Why when I am in a perfectly good mood, does something shitty have to happen? I was super happy when I got home from work and then I have to go and see Ezra. He can be such an idiot. I swear he gets mad at me when I go visit him at work. It's like he doesn't want me talking to anyone that works there. I got him this awesome Abraham Lincoln bust at the thrift store and was really exited to go give it to him, and he's like "that's cool", and puts it down, going about his business. Then he was bitching about some random thing and mad cuz I was making vegetarian tacos for dinner. "Why you always trying to make me eat that shit" he says. WTF?? I can't even do something nice for anyone without getting shit. I swear it would be so much healthier for me to be single. I don't know why I bother. So now I have to wait for bitch ass to get home so I can hear bitching about tacos. Don't eat it then motherfucker. It's that simple. More for me. Like I need to hear this garbage. If only I could let him know how much I am a mess inside. SEE ME CRY? Never...

I don't let anyone in. What's the point? Nothing lasts, or is maintained. Why the fuck do I need to care about anyone? You just end up alone in the end. Put that last fuckin nail in my coffin.

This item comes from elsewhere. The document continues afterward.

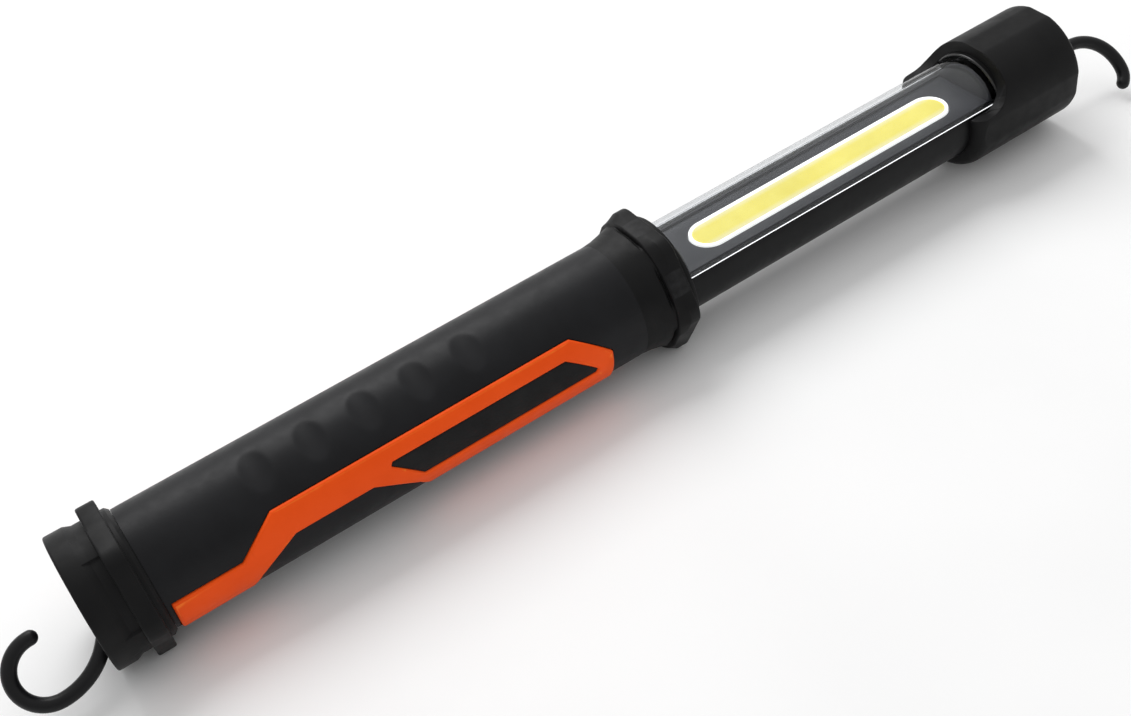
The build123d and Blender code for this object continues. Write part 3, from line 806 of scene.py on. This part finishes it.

Today at work, Wendy was like "the Iraq war is costing each American 1400 dollars". What the fuck? I did that care about the government thing. I was waaaaayyyy into the election. Where the fuck did it get anyone? Nowhere. It's all some stupid play. Fuck it. Life is really too short to worry about the future to a ridiculous extent. Everything at the government level is a sham anyway. It's all planned out. There is no fate. FUCK IT...

Thanks for hearing me rant...life is hard to keep up with sometimes. I just want to feel safe and calm again. I'm sure that will not happen. Truely, the person that loved me unconditionally is now dead. I know that there will never be someone again that puts me on a pedistal like that. Probably a good thing.